» **What is needed**: All of the data needs to be repeated exactly.

---------- Entries supplied ----------

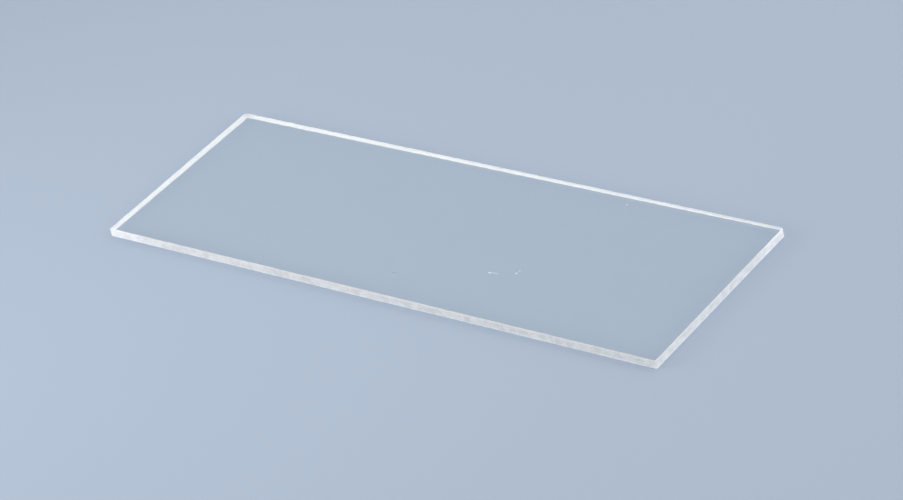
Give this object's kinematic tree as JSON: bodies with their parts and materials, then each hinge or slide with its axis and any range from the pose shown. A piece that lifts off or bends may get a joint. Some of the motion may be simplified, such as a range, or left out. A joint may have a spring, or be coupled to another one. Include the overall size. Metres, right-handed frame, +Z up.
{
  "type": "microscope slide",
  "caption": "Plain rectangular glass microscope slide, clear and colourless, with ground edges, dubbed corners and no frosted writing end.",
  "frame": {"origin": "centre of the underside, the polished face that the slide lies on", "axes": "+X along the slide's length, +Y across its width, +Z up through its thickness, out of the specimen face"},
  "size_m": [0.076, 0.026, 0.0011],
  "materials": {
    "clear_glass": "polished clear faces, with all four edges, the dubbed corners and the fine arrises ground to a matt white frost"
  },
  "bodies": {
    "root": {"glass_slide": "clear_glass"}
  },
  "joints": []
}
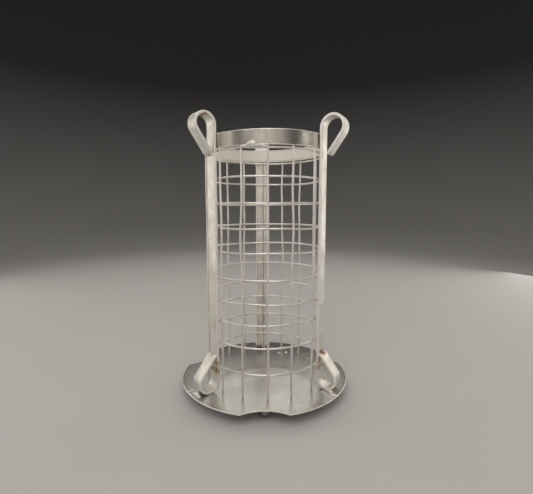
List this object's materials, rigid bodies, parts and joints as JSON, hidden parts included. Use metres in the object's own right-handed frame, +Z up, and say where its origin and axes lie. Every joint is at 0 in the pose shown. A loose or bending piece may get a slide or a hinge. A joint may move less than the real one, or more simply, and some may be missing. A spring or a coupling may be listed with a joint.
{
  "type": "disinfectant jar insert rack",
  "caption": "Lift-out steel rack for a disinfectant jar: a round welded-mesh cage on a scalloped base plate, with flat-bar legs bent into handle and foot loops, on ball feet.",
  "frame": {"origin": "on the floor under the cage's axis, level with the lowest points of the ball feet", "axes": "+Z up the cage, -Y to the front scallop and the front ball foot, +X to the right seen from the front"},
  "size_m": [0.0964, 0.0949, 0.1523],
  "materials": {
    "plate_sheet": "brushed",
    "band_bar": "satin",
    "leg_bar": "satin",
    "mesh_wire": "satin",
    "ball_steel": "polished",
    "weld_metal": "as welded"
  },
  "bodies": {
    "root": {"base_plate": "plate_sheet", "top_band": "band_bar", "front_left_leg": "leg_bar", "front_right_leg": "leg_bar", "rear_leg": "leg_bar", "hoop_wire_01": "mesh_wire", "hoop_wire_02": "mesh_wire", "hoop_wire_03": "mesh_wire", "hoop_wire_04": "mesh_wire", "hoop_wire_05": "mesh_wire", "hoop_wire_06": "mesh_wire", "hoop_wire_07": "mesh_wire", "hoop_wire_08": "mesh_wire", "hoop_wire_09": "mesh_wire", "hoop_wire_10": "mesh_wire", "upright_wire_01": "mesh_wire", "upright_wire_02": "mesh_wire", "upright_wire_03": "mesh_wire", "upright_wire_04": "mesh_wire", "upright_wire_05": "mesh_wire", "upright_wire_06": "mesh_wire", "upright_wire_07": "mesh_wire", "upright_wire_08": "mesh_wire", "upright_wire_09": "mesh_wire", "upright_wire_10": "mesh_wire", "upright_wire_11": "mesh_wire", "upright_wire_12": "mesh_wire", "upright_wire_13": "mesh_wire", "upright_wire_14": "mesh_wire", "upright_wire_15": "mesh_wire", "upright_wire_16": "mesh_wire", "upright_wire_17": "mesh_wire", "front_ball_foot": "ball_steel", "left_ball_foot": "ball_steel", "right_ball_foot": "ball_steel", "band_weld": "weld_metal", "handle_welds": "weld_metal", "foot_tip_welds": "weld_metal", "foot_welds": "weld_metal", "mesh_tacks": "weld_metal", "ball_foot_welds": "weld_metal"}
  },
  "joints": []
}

----------

» **Completed task**:
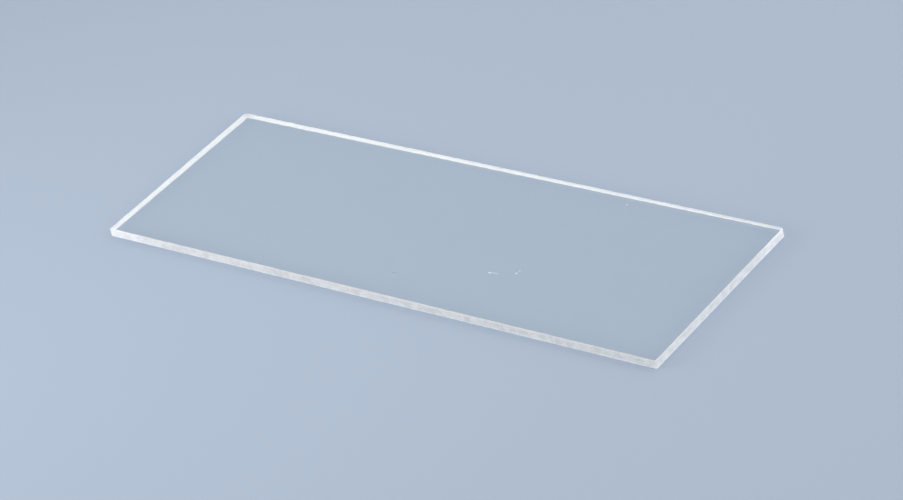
Give this object's kinematic tree as JSON: bodies with their parts and materials, then each hinge or slide with its axis and any range from the pose shown. A piece that lifts off or bends may get a joint. Some of the motion may be simplified, such as a range, or left out. A joint may have a spring, or be coupled to another one. Include the overall size. Metres, right-handed frame, +Z up.
{
  "type": "microscope slide",
  "caption": "Plain rectangular glass microscope slide, clear and colourless, with ground edges, dubbed corners and no frosted writing end.",
  "frame": {"origin": "centre of the underside, the polished face that the slide lies on", "axes": "+X along the slide's length, +Y across its width, +Z up through its thickness, out of the specimen face"},
  "size_m": [0.076, 0.026, 0.0011],
  "materials": {
    "clear_glass": "polished clear faces, with all four edges, the dubbed corners and the fine arrises ground to a matt white frost"
  },
  "bodies": {
    "root": {"glass_slide": "clear_glass"}
  },
  "joints": []
}
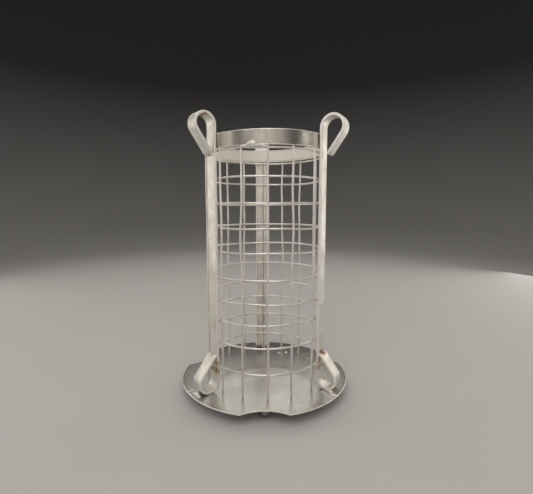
List this object's materials, rigid bodies, parts and joints as JSON, hidden parts included. Use metres in the object's own right-handed frame, +Z up, and say where its origin and axes lie. Every joint is at 0 in the pose shown. A loose or bending piece may get a slide or a hinge. A joint may move less than the real one, or more simply, and some may be missing. A spring or a coupling may be listed with a joint.
{
  "type": "disinfectant jar insert rack",
  "caption": "Lift-out steel rack for a disinfectant jar: a round welded-mesh cage on a scalloped base plate, with flat-bar legs bent into handle and foot loops, on ball feet.",
  "frame": {"origin": "on the floor under the cage's axis, level with the lowest points of the ball feet", "axes": "+Z up the cage, -Y to the front scallop and the front ball foot, +X to the right seen from the front"},
  "size_m": [0.0964, 0.0949, 0.1523],
  "materials": {
    "plate_sheet": "brushed",
    "band_bar": "satin",
    "leg_bar": "satin",
    "mesh_wire": "satin",
    "ball_steel": "polished",
    "weld_metal": "as welded"
  },
  "bodies": {
    "root": {"base_plate": "plate_sheet", "top_band": "band_bar", "front_left_leg": "leg_bar", "front_right_leg": "leg_bar", "rear_leg": "leg_bar", "hoop_wire_01": "mesh_wire", "hoop_wire_02": "mesh_wire", "hoop_wire_03": "mesh_wire", "hoop_wire_04": "mesh_wire", "hoop_wire_05": "mesh_wire", "hoop_wire_06": "mesh_wire", "hoop_wire_07": "mesh_wire", "hoop_wire_08": "mesh_wire", "hoop_wire_09": "mesh_wire", "hoop_wire_10": "mesh_wire", "upright_wire_01": "mesh_wire", "upright_wire_02": "mesh_wire", "upright_wire_03": "mesh_wire", "upright_wire_04": "mesh_wire", "upright_wire_05": "mesh_wire", "upright_wire_06": "mesh_wire", "upright_wire_07": "mesh_wire", "upright_wire_08": "mesh_wire", "upright_wire_09": "mesh_wire", "upright_wire_10": "mesh_wire", "upright_wire_11": "mesh_wire", "upright_wire_12": "mesh_wire", "upright_wire_13": "mesh_wire", "upright_wire_14": "mesh_wire", "upright_wire_15": "mesh_wire", "upright_wire_16": "mesh_wire", "upright_wire_17": "mesh_wire", "front_ball_foot": "ball_steel", "left_ball_foot": "ball_steel", "right_ball_foot": "ball_steel", "band_weld": "weld_metal", "handle_welds": "weld_metal", "foot_tip_welds": "weld_metal", "foot_welds": "weld_metal", "mesh_tacks": "weld_metal", "ball_foot_welds": "weld_metal"}
  },
  "joints": []
}